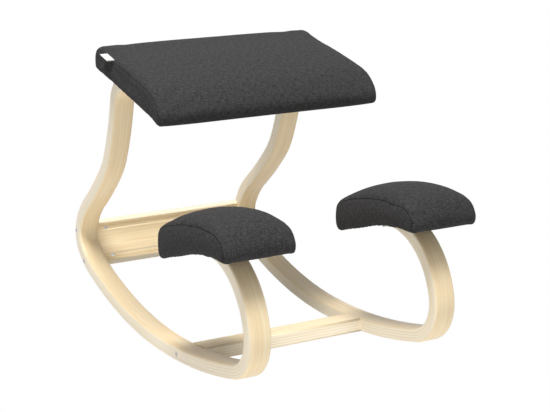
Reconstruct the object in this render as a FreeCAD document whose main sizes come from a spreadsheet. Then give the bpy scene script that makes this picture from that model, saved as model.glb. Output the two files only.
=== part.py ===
import FreeCAD, Part
import math
import os
from collections import namedtuple

import Sketcher

# Rocking kneeling chair. Millimetres, +Z up, the sitter faces -Y, the sitter's right hand is at -X.
# The origin is on the floor under the middle of the whole chair.

# Driving dimensions, kept in the spreadsheet
SIZES = {
    # runners: two bent laminated strips, one at each side
    "frame_half_width": 193.2,
    "runner_width": 38.4,
    "runner_thickness": 24.5,
    "edge_rounding": 4.0,
    "arm_length": 135.0,
    # rear crossbar: a curved board, flush with the back of the runners
    "rear_bar_thickness": 14.0,
    "rear_bar_start": 303.0,
    "rear_bar_length": 87.0,
    "rear_bar_rounding": 3.5,
    "rear_bolt_inset": 13.0,
    # front crossbar: as thick as the runners
    "front_bar_start": -137.0,
    "front_bar_length": 49.0,
    "front_bolt_inset": 12.0,
    "front_dowel_inset": 12.0,
    # connector bolts, barrel nuts and dowels
    "connector_radius": 2.5,
    "connector_head_radius": 5.0,
    "connector_head_height": 3.2,
    "connector_sink": 0.3,
    "connector_socket_radius": 2.0,
    "connector_socket_depth": 2.2,
    "barrel_radius": 4.0,
    "barrel_setback": 21.0,
    "barrel_sink": 1.0,
    "barrel_wall": 1.0,
    "barrel_slot": 1.2,
    "connector_past_barrel": 3.0,
    "dowel_radius": 4.0,
    "dowel_length": 30.0,
    "drill_clearance": 0.15,
    # mounting screws of the seat and the knee pads, their washers and T-nuts
    "screw_radius": 3.0,
    "screw_head_radius": 5.7,
    "screw_head_height": 3.3,
    "screw_socket_radius": 2.3,
    "screw_socket_depth": 2.0,
    "washer_radius": 7.0,
    "washer_thickness": 1.2,
    "tee_barrel_radius": 4.2,
    "tee_barrel_length": 8.0,
    "tee_flange_radius": 9.0,
    "tee_flange_thickness": 1.2,
    "screw_short_of_top": 1.0,
    # seat board: moulded plywood that lies on the arms
    "seat_board_thickness": 12.0,
    "seat_board_overhang": 9.8,
    "seat_board_corner": 26.0,
    "seat_rear_overhang": 34.0,
    "seat_screw_inset": 30.0,
    "seat_screw_spacing": 75.0,
    # seat cushion
    "seat_padding": 12.5,
    "seat_crown": 7.0,
    "seat_crown_fullness": 2.0,
    "seat_draw_in": 2.0,
    # knee boards: moulded plywood arches on the ends of the runners
    "knee_board_thickness": 11.0,
    "knee_board_half_width": 53.0,
    "knee_board_corner": 16.0,
    "knee_board_length": 221.0,
    "knee_rear_overhang": 32.6,
    "knee_screw_inset": 9.0,
    "knee_screw_spacing": 20.0,
    # knee cushions
    "knee_padding": 12.0,
    "knee_crown": 9.0,
    "knee_crown_fullness": 6.0,
    "knee_inward_shift": 3.0,
    "knee_draw_in": 1.0,
    # upholstery
    "lining_space": 0.8,
    "lining_thickness": 0.5,
    "lining_margin": 2.0,
    "cover_thickness": 1.4,
    "soft_clearance": 0.3,
    "lower_edge_radius": 5.0,
    "upper_edge_radius": 9.0,
    # blank cloth tab in the seat's side seam
    "tab_length": 31.0,
    "tab_width": 12.0,
    "tab_thickness": 1.0,
    "tab_from_rear": 61.0,
    "tab_height": 34.0,
    "tab_below_top": 3.0,
}

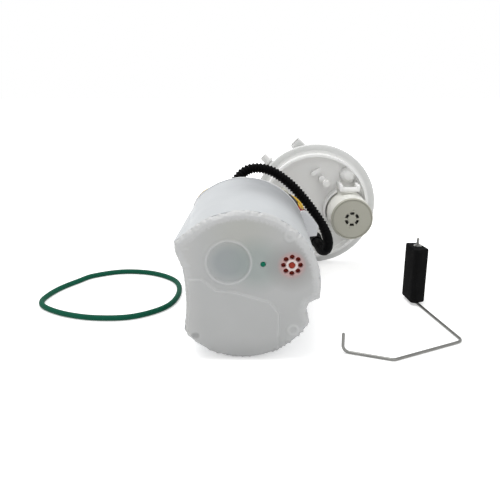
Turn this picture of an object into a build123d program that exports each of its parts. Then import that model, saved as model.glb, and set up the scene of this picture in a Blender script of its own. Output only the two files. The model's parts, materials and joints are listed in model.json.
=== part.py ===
"""In-tank fuel pump module, laid on its side with its seal ring and float arm taken off beside it.

Frame, in millimetres: +X across the module, +Y along its axis from the reservoir's bottom
plate to the flange, +Z up. The origin is under the middle of the whole set, on the floor.
"""
from build123d import *
from math import cos, radians, sin, sqrt, tan
import os

# ------------------------------------------------------------------ reservoir
RES_X, RES_Z = 7.0, 56.5          # axis of the round reservoir
RES_R = 56.0
FACE_Y = -123.0                   # outer face of the bottom plate
RES_END_Y = 0.0                   # end of the shell, where the lid sits
WALL = 2.2                        # moulded wall
PLATE_T = 3.5                     # bottom plate
WELD_CHAMFER = 2.5                # sloped weld edge round the bottom plate
LID_T = 3.0
LID_LIP = 0.5                     # how far the lid stands proud of the shell
SKIRT = 6.0                       # depth of the locating skirts
FIT = 0.15                        # gap of a locating fit
RUN = 0.06                        # radial gap of a running fit
CLEAR = 0.4                       # gap between pieces that only pass each other

FLAT_X = -36.2                    # flat side that carries the level sender
FLAT_LOW_Z, FLAT_HIGH_Z = 18.0, 70.0
SCALLOP = 1.8                     # shallow hollow in the flat side
SHOULDER = (-41.4, 90.5)          # corner where the flat side meets the round wall
SHOULDER_TOP_Z = 97.4
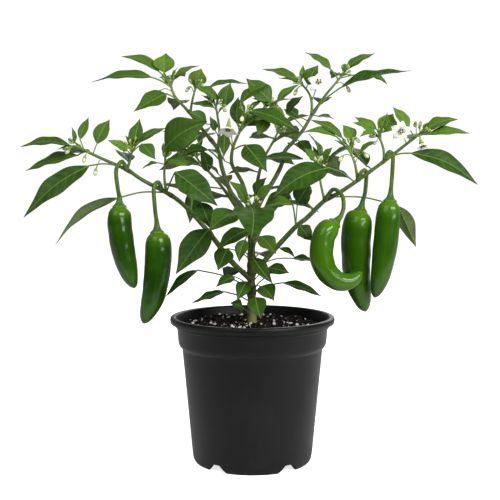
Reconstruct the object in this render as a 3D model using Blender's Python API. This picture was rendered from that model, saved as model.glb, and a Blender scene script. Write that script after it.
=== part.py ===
"""Potted chilli pepper plant: nursery pot, potting mix, trunk, leafy branches, hanging chillies and flowers.

Lengths below are in millimetres and become metres where a mesh is made. The origin is on the ground under the
middle of the pot, +Z is up, +X is the plant's right as one stands in front of it, and the front faces -Y.
"""

import math
import random

import bmesh
import bpy
from mathutils import Matrix, Vector

MM = 0.001
GAP = 0.3  # between touching pieces

# Pot
POT_HEIGHT = 146.0
LIP_RADIUS = 82.5
LIP_HEIGHT = 6.5
COLLAR_RADIUS = 75.6
COLLAR_HEIGHT = 31.0
BODY_RADIUS = 70.0
BASE_RADIUS = 60.0
WALL = 1.6
FLOOR_HEIGHT = 8.0
FEET = 5
NOTCH_WIDTH = 24.0
DRAIN_RADIUS = 4.0
POT_SIDES = 36

# Potting mix
SOIL_HEIGHT = 138.0
SOIL_RISE = 3.0  # height of its lumps
TRUNK_HOLE = 5.6
SOIL_SEED = 7

# Leaves and fruit
BLADE = 0.7  # thickness of a leaf in these solids
LONG_LEAF = 42.0  # a leaf over this length has one station more
LONG_STATIONS = ((0.2, 0.84), (0.45, 1.0), (0.76, 0.48), (1.0, 0.05))
SHORT_STATIONS = ((0.3, 0.96), (0.65, 0.72), (1.0, 0.06))
ARCH = 0.09  # how far a blade bows up between base and tip
PETIOLE = 0.65
BUD_RADIUS = 2.2
BUD_LENGTH = 7.5
FRUIT_SIDES = 12

TRUNK = [(0, 0, 104), (0, 0, 140), (-1, 1, 178), (-1, 0, 214), (-1, 0, 240), (-4, -5, 258)]
TRUNK_RADII = (5.0, 2.6)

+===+

#### Direction:
Starting at the top of the data above, repeat every line exactly until the line containing "# The origin" has been given, then stop.

#### Final answer:
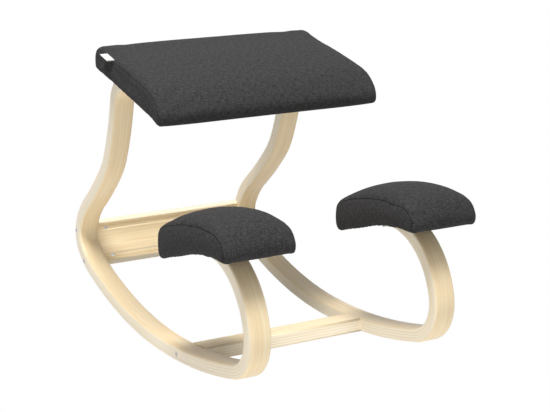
Reconstruct the object in this render as a FreeCAD document whose main sizes come from a spreadsheet. Then give the bpy scene script that makes this picture from that model, saved as model.glb. Output the two files only.
=== part.py ===
import FreeCAD, Part
import math
import os
from collections import namedtuple

import Sketcher

# Rocking kneeling chair. Millimetres, +Z up, the sitter faces -Y, the sitter's right hand is at -X.
# The origin is on the floor under the middle of the whole chair.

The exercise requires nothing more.